**What you should do:** Show all lines of the listing that hold the word "Write".

──────── Excerpted records

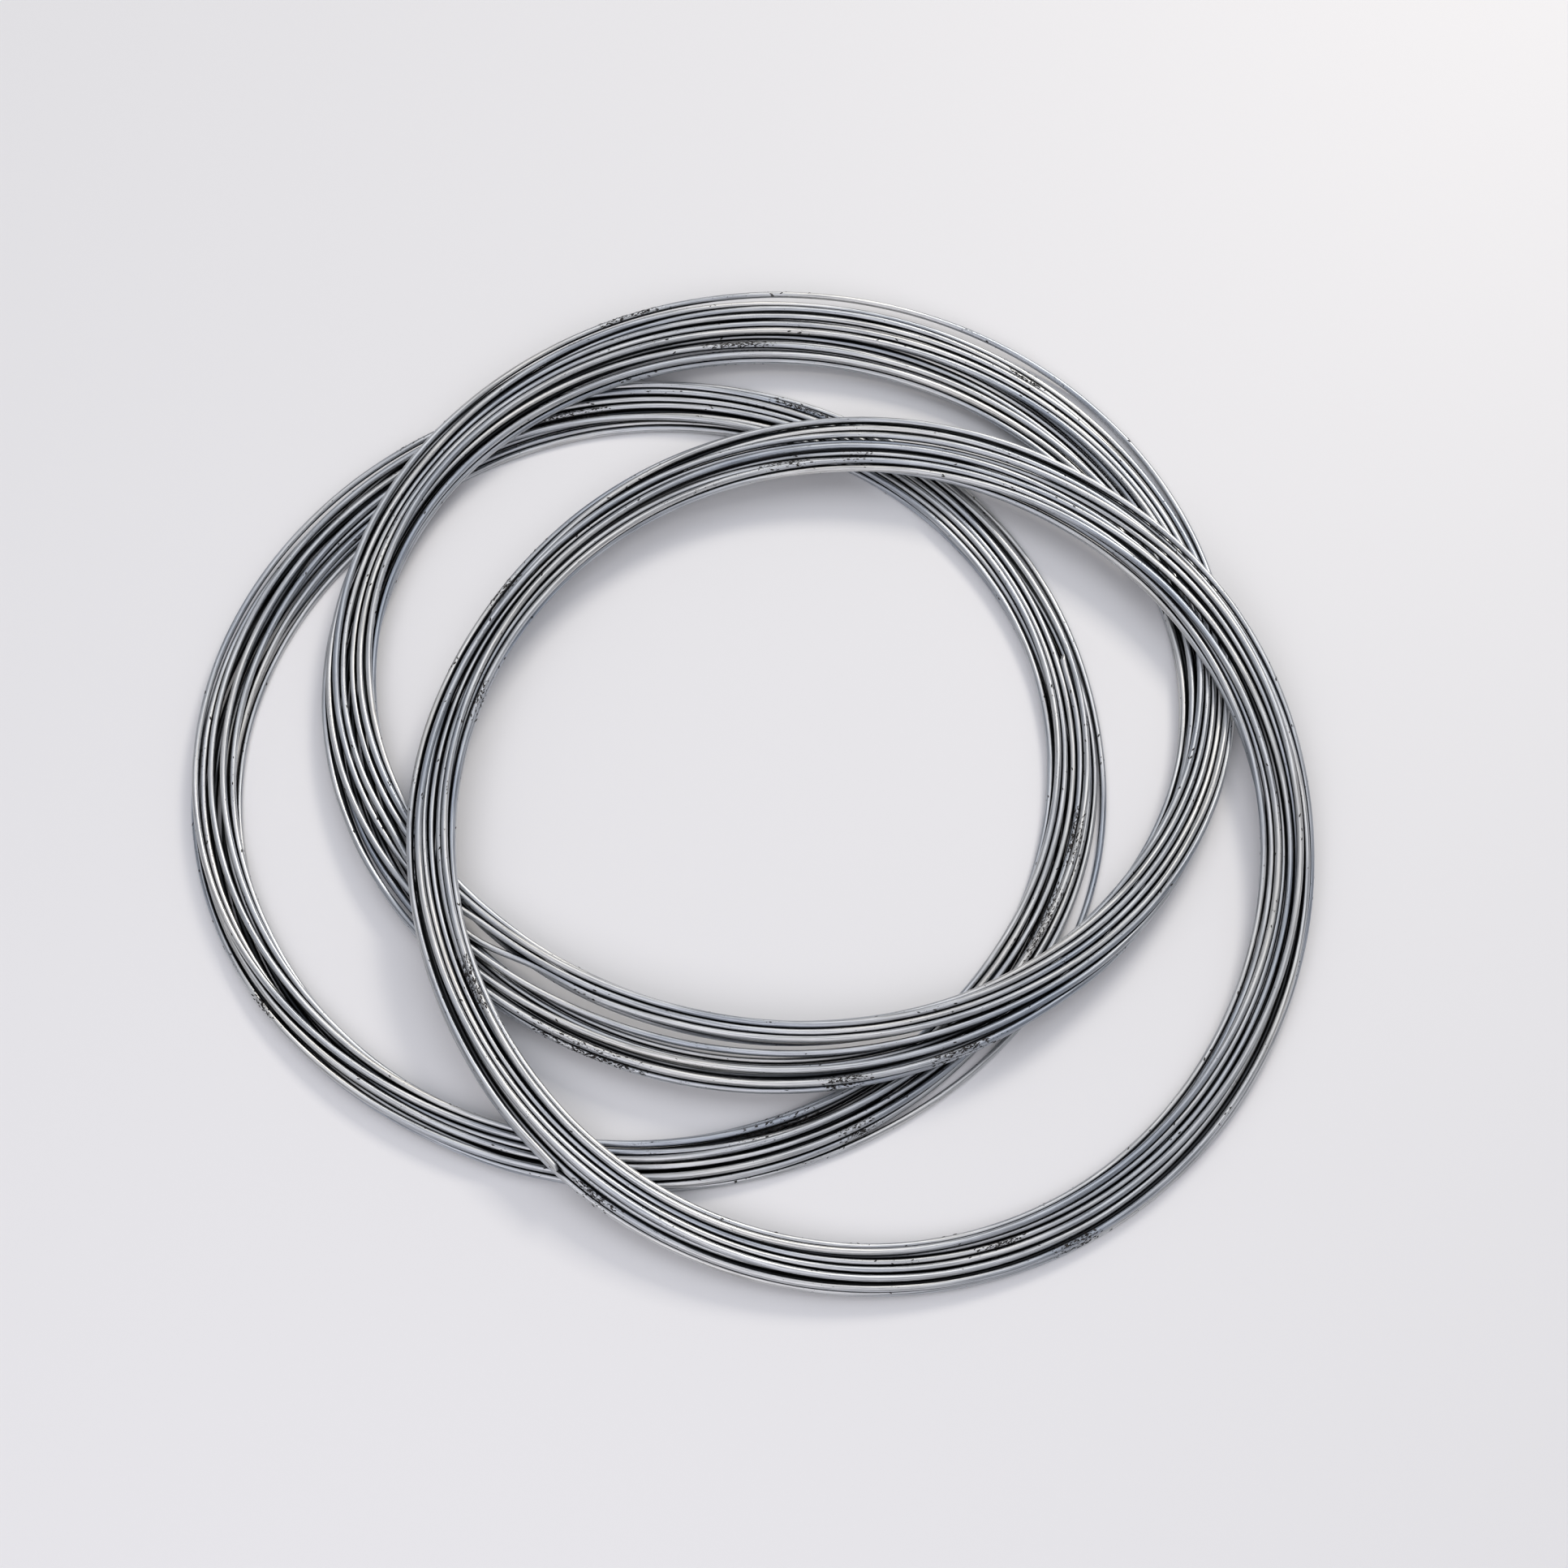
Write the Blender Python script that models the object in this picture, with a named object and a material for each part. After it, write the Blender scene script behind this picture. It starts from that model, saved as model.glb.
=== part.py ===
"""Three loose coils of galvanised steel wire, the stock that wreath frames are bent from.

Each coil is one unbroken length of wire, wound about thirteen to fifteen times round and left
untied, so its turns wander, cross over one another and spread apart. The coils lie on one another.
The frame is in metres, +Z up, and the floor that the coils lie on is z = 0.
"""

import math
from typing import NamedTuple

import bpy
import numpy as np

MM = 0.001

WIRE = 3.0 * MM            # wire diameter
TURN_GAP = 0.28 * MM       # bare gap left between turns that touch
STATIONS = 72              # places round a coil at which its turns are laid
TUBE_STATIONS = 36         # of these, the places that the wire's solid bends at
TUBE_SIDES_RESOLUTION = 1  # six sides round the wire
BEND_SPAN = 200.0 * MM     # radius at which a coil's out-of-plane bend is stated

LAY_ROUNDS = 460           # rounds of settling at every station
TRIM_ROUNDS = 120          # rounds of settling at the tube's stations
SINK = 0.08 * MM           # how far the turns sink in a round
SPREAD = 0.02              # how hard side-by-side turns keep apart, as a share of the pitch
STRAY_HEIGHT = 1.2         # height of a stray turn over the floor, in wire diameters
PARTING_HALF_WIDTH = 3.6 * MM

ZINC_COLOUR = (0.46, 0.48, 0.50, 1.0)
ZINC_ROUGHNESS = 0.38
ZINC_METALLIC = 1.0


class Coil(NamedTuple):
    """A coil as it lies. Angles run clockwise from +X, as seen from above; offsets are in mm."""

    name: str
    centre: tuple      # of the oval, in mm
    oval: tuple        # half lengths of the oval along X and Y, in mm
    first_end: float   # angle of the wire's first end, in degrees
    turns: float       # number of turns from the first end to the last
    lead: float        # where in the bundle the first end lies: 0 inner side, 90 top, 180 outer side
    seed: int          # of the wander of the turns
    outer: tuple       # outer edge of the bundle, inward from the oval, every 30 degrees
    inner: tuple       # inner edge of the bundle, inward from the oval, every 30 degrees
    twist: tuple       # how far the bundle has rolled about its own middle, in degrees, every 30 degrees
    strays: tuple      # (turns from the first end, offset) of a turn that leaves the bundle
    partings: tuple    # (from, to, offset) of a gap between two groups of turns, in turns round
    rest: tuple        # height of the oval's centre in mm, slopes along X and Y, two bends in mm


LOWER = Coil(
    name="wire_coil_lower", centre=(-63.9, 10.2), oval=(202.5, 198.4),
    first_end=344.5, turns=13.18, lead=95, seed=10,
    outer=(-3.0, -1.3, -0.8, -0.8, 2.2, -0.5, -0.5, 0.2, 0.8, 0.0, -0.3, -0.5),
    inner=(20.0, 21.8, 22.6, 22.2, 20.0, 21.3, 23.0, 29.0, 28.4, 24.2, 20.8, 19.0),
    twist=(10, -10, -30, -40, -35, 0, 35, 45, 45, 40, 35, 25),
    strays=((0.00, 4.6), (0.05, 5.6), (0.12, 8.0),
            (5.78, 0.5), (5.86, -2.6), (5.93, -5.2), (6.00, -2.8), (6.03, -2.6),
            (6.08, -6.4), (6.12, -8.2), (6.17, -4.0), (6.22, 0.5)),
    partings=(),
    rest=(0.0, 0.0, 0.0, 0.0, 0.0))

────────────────
──────── Excerpted records

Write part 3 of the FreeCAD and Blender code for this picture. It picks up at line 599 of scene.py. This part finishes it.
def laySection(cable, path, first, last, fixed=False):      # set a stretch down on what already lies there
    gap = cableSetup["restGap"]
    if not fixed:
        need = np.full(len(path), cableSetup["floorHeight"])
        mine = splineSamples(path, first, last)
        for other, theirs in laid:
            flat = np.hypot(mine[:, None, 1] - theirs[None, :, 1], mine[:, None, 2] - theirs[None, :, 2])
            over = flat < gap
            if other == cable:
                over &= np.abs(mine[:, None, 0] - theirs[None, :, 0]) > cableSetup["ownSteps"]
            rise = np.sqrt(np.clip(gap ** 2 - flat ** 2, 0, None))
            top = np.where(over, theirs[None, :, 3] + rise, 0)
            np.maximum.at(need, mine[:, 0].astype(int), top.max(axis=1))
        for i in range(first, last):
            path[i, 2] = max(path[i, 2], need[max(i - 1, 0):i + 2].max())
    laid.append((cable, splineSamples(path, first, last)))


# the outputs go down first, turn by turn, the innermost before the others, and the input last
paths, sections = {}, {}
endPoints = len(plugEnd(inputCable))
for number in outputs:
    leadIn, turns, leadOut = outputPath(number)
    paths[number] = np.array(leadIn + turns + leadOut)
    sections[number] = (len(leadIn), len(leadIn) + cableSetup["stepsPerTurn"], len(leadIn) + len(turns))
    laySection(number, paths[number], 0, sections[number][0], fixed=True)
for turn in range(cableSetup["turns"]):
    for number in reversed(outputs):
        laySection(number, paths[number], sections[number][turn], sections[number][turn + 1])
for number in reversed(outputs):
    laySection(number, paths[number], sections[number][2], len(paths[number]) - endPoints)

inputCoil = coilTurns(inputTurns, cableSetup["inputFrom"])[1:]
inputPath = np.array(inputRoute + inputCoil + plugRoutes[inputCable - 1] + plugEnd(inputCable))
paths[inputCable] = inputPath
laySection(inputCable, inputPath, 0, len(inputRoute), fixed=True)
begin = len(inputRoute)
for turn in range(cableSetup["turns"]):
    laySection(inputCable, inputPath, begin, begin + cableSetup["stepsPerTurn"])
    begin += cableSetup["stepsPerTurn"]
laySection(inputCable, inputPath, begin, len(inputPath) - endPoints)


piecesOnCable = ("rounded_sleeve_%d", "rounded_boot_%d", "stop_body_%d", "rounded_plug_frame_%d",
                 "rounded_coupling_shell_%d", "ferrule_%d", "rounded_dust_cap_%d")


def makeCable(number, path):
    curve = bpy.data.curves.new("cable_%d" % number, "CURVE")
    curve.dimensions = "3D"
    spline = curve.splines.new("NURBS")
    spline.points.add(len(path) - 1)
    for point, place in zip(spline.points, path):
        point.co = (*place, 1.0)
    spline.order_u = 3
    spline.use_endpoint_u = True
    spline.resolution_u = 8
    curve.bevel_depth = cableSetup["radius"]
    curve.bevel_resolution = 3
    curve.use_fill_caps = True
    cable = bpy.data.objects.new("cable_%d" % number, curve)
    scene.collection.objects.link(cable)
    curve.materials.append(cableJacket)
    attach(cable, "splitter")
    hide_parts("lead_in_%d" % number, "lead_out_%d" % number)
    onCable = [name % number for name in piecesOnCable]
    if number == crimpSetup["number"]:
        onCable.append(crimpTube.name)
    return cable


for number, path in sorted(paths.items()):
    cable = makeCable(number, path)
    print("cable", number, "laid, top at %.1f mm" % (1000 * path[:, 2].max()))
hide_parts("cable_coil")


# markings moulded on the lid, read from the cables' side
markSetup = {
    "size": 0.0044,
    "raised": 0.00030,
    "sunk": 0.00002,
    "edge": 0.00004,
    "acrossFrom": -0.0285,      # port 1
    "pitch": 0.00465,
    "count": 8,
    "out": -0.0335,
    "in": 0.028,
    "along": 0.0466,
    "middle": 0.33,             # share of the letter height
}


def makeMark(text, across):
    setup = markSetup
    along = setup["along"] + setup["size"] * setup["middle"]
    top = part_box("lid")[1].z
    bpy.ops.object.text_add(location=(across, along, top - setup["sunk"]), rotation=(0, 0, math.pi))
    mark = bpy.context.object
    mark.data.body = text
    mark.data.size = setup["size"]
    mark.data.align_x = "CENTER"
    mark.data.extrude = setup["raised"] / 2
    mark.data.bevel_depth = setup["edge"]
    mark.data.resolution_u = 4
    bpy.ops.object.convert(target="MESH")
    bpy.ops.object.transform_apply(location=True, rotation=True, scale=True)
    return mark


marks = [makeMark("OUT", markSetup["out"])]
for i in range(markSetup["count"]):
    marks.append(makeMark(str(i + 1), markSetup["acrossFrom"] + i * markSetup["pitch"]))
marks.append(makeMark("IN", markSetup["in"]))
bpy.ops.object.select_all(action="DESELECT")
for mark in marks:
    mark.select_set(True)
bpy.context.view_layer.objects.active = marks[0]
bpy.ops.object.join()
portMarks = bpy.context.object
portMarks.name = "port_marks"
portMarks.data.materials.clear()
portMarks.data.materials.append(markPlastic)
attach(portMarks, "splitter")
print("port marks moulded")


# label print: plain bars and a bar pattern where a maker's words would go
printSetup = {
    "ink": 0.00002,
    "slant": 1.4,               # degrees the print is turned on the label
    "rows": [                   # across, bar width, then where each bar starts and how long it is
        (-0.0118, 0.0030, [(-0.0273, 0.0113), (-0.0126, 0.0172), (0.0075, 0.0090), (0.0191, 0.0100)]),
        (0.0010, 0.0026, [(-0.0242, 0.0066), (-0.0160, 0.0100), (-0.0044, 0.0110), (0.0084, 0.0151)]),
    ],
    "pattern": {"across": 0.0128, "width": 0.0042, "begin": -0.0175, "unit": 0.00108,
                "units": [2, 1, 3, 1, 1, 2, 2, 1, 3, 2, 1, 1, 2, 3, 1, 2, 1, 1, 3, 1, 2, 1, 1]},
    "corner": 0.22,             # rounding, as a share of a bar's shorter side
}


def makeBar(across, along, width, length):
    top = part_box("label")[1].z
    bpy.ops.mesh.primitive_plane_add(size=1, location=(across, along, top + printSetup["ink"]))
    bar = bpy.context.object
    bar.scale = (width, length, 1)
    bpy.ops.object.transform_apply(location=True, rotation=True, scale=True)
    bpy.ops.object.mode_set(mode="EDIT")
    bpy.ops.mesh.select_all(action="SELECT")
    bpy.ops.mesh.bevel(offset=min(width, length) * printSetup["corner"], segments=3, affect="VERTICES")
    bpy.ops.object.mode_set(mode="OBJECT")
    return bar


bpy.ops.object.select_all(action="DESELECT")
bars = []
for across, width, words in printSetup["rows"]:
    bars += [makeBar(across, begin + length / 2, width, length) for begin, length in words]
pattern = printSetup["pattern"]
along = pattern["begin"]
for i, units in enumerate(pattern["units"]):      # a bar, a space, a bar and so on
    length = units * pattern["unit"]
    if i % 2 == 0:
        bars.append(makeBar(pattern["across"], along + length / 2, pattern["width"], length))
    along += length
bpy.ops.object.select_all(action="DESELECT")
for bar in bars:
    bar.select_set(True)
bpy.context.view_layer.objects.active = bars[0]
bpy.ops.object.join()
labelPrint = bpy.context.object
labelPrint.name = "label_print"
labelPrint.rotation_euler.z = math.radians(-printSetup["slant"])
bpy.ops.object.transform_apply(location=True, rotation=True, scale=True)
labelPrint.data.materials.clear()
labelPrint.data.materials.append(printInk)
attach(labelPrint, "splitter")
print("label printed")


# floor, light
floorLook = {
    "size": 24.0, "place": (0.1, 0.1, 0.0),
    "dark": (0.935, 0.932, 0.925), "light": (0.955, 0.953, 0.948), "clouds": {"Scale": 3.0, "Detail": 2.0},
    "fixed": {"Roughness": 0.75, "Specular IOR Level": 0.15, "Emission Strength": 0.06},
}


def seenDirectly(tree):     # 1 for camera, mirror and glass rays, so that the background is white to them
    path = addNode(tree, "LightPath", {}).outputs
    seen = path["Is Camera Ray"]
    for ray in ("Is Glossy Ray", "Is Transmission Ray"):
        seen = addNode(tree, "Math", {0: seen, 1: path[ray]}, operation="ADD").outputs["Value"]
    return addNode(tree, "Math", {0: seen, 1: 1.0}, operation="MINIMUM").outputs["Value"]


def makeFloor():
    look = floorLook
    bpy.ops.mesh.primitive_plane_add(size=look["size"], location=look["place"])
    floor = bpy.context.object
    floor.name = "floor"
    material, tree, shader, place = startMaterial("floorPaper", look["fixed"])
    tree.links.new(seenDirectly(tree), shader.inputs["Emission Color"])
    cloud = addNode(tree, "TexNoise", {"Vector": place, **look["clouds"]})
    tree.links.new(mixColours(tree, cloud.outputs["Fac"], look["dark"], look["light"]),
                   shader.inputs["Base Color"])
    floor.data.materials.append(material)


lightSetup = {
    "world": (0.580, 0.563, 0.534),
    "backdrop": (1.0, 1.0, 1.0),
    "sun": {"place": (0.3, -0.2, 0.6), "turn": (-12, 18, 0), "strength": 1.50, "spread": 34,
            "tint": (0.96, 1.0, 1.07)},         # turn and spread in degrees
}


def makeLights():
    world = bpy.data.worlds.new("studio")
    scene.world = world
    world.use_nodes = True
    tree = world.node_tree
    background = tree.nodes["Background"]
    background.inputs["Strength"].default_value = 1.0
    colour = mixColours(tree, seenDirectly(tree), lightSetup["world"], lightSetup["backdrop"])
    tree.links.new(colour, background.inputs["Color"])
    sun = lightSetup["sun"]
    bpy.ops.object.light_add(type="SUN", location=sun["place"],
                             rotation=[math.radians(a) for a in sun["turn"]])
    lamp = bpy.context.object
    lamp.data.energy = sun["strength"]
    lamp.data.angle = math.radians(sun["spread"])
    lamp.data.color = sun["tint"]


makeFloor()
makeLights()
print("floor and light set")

────────────────

**Response for this exercise:**
Write the Blender Python script that models the object in this picture, with a named object and a material for each part. After it, write the Blender scene script behind this picture. It starts from that model, saved as model.glb.
Write part 3 of the FreeCAD and Blender code for this picture. It picks up at line 599 of scene.py. This part finishes it.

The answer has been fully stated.